Outsourced CFO Services

Definition:
Outsourced CFO services involve hiring an experienced Chief Financial Officer (CFO) on a part-time, contract, or project basis instead of bringing someone in-house full-time. This allows businesses, especially small and mid-sized ones, to gain access to high-level financial expertise without the full cost of a permanent executive.

An outsourced CFO can guide a company’s financial strategy, improve cash flow management, oversee budgeting, and provide insight into long-term growth planning. They work closely with business owners, executives, and accountants to make sure the company’s finances are well-structured and aligned with business goals.

Why Businesses Use Outsourced CFO Services

  • Cost-Effective Expertise – You get the skills of an experienced CFO without paying a full-time salary and benefits.
  • Scalable Support – Services can be tailored to your company’s size, growth stage, and needs.
  • Objective Perspective – External CFOs often bring fresh, unbiased ideas to improve financial performance.
  • Specialised Knowledge – They can bring industry-specific experience, from SaaS to manufacturing.
  • Time Savings for Owners – Delegating financial strategy lets owners focus on running the business.

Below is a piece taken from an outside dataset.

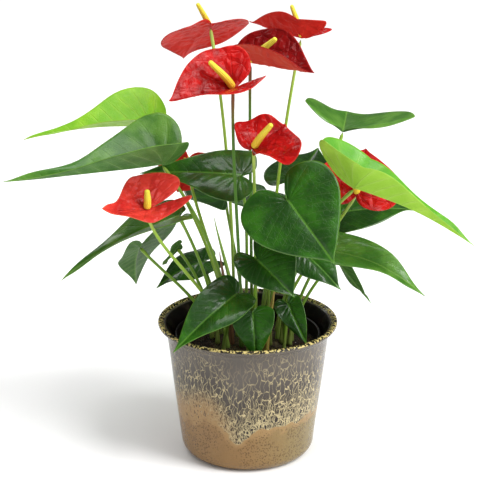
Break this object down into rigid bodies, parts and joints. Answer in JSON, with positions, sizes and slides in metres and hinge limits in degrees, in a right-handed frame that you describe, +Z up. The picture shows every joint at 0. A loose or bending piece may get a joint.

What an Outsourced CFO Can Do

  • Financial Strategy – Develop a clear roadmap for business growth, profitability, and long-term stability.
  • Cash Flow Forecasting – Predict incoming and outgoing funds to avoid shortfalls.
  • Budgeting & Forecasting – Create accurate budgets that guide decision-making.
  • KPI Tracking & Reporting – Identify and monitor key performance indicators to measure success.
  • Fundraising Support – Assist in securing loans, investors, or grants.
  • Profitability Analysis – Pinpoint what’s driving or hurting profits.
  • M&A Guidance – Oversee mergers, acquisitions, or business sales.

Common Terms in Outsourced CFO Services

  • Cash Flow Forecasting – Estimating future inflows and outflows of cash to ensure liquidity.
  • Budget Variance Analysis – Comparing actual results against the budget to see where adjustments are needed.
  • KPIs (Key Performance Indicators) – Metrics that track business health, such as gross profit margin or revenue growth rate.
  • Financial Modelling – Building projections to test different business scenarios.
  • Runway – The amount of time a business can keep operating before running out of cash.
  • EBITDA – Earnings before interest, taxes, depreciation, and amortisation, a measure of profitability.

Benefits of Outsourced CFO Services

  • Improved decision-making through accurate, timely financial insights.
  • Increased profitability by identifying inefficiencies and cost-saving opportunities.
  • Stronger investor confidence with professional financial reporting.
  • Better preparedness for growth, funding, or acquisition.

Conclusion
Outsourced CFO services give companies strategic financial leadership without the commitment and expense of hiring a full-time executive. By offering tailored support—from forecasting cash flow to advising on high-level decisions—outsourced CFOs help businesses navigate challenges, seize growth opportunities, and maintain a healthy financial future.